L'armée tchadienne a lancé une vaste opération sur des îles du lac Tchad contre les insurgés islamistes nigérians de Boko Haram, qui ont multiplié attaques sanglantes et attentats-suicides dans la région ces derniers jours. Malgré la mobilisation des armées de la région, les attaques ne cessent pas dans les pays concernés. Dans l'Extrême-Nord du Cameroun, sept personnes ont ainsi été tuées depuis dimanche, dont trois décapitées, lors d'attaques menées par Boko Haram. Le Tchad, en première ligne dans la coalition militaire mise sur pied début 2015 (qui comprend aussi le Nigeria, le Cameroun et le Niger), a décidé de riposter sur les îles du lac, où de nombreux insurgés, affaiblis dans leurs fiefs nigérians, s'étaient repliés ces derniers mois. «Nos forces (...) ont intercepté (lundi) dans la matinée des éléments de Boko Haram en fuite» à une vingtaine de km au sud-est de Baga Sola, l'une des principales villes tchadiennes du lac, a affirmé à l'AFP une source sécuritaire, précisant que de «violents combats» se poursuivaient en fin d'après-midi dans la zone.

D'après cette source, un premier accrochage avait eu lieu samedi à Midi Koutou, une île du lac, faisant six morts et 15 blessés parmi les éléments de Boko Haram.
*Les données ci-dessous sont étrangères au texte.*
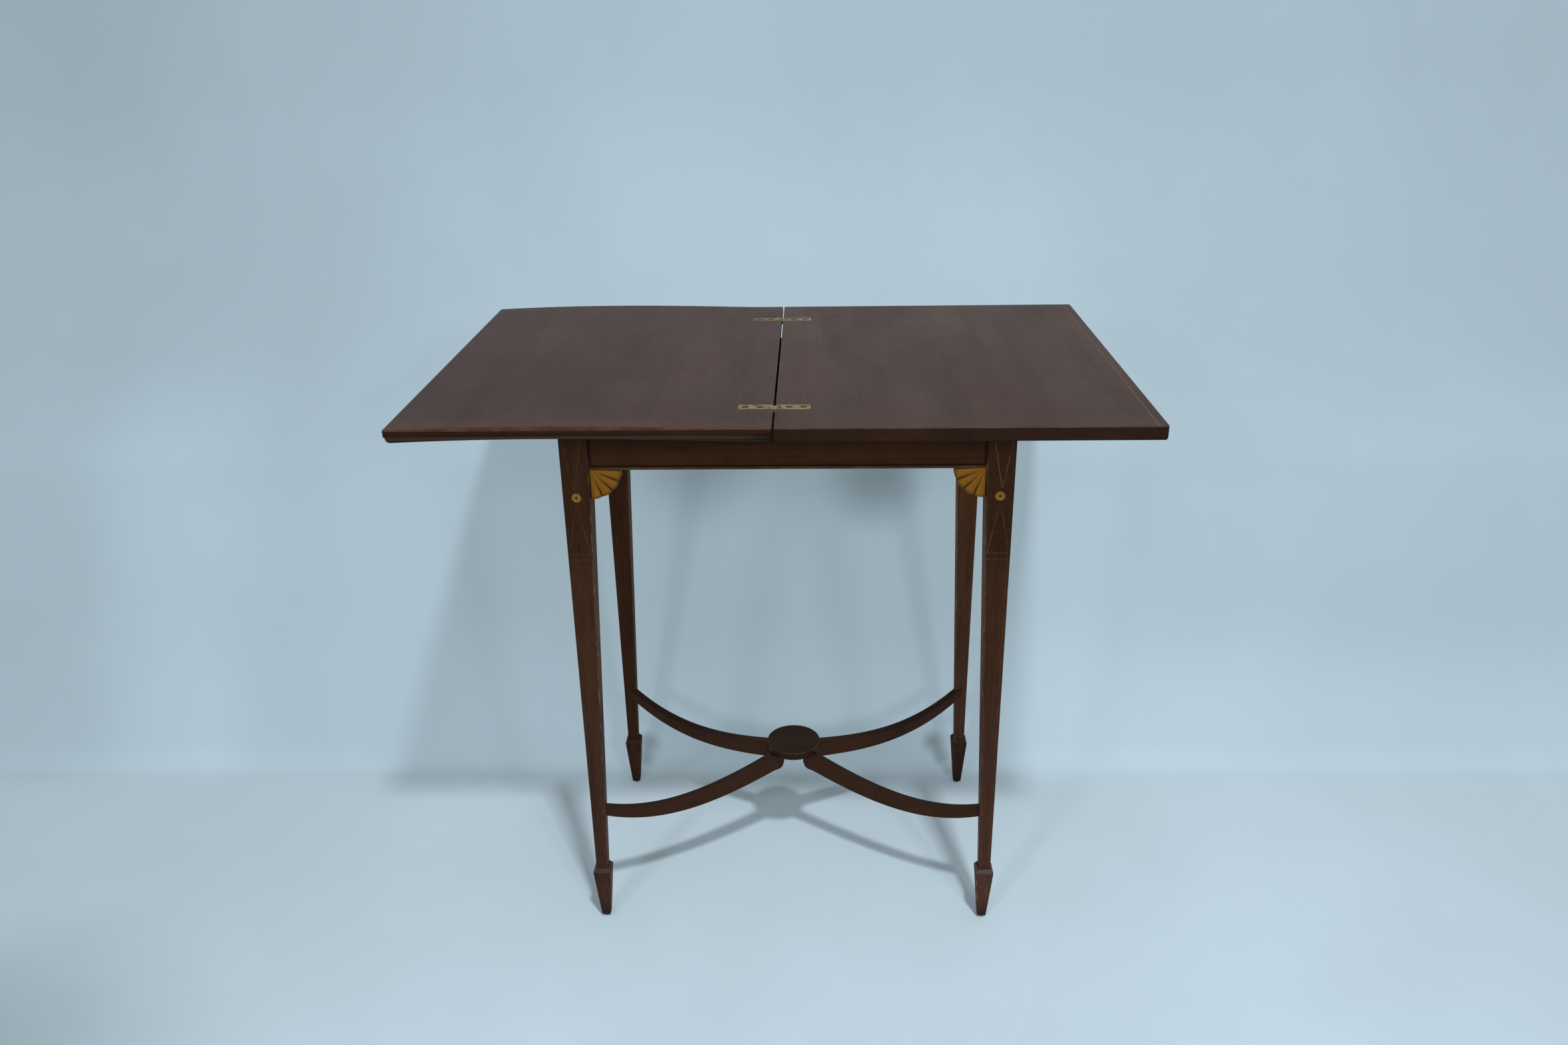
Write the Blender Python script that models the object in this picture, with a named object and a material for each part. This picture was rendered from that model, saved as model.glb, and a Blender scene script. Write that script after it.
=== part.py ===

Un soldat tchadien a également été tué. Les combattants de Boko Haram ont «enlevé beaucoup de femmes et d'enfants» dans leur fuite samedi, a indiqué la même source, sans pouvoir préciser leur nombre. «Environ 1.000 hommes (des forces de sécurité et de défense tchadiennes) sont positionnés pour occuper toutes les îles et neutraliser Boko Haram», a-t-elle ajouté. Une source proche des autorités locales a confirmé «une grande opération de ratissage» en cours dans les îles tchadiennes du lac, où le gouvernement a ordonné l'évacuation des populations. «L'armée est entrée en force dans presque toutes les îles (tchadiennes), ce sont essentiellement des petit îlots et des villages où elle fait face à une présence dispersée des Boko Haram», a-t-elle précisé. Il y a environ deux semaines, «à la demande du gouvernement tchadien, les autorités ont lancé une opération pour évacuer la population des îles (...). Presque 90% des habitants ont déjà rejoint la terre ferme», a assuré cette source. Ce dédale de centaines d'îlots et de chenaux camouflés entre les hautes herbes sert aussi de repaire pour les combattants qui viennent s'y cacher et chercher de la nourriture, raflant sur leur passage du bétail et des récoltes.

Le Tchad, qui joue un rôle-clé dans la lutte contre Boko Haram, a été récemment touché au coeur: dans la capitale N'Djamena, un attentat-suicide avait fait au moins 15 morts le 11 juillet, le deuxième en moins d'un mois. Le président Idriss Déby a promis qu'il ne «reculerait jamais» devant le groupe armé. Si l'opération régionale lancée en début d'année a infligé de lourdes pertes aux islamistes, elle n'a pas permis de les neutraliser. Les attaques sont devenues quasi quotidiennes. Les violences ont déjà fait plus de 800 morts depuis l'investiture, fin mai, du nouveau président nigérian Muhammadu Buhari, qui a érigé en priorité la lutte contre Boko Haram, désormais affilié au groupe jihadiste Etat islamique (EI). Après s'être déjà rendu au Tchad et au Niger, M. Buhari effectuera mercredi une visite au Cameroun pour évoquer la lutte contre l'insurrection, selon un porte-parole de la présidence nigériane. Après cinq attentats-suicides sans précédent en deux semaines, l'Extrême-Nord du Cameroun n'en finit pas d'être meurtri. Des membres de Boko Haram y ont décapité dimanche trois personnes après avoir attaqué deux petits villages, à une dizaine de km de la frontière nigériane, a-t-on appris de sources sécuritaires camerounaises. Par ailleurs, quatre personnes ont été tuées lors d'une incursion islamiste dans la localité d'Afadé, également frontalière du Nigeria, où la brigade de gendarmerie et un poste de détachement militaire ont été incendiés, selon des sources concordantes.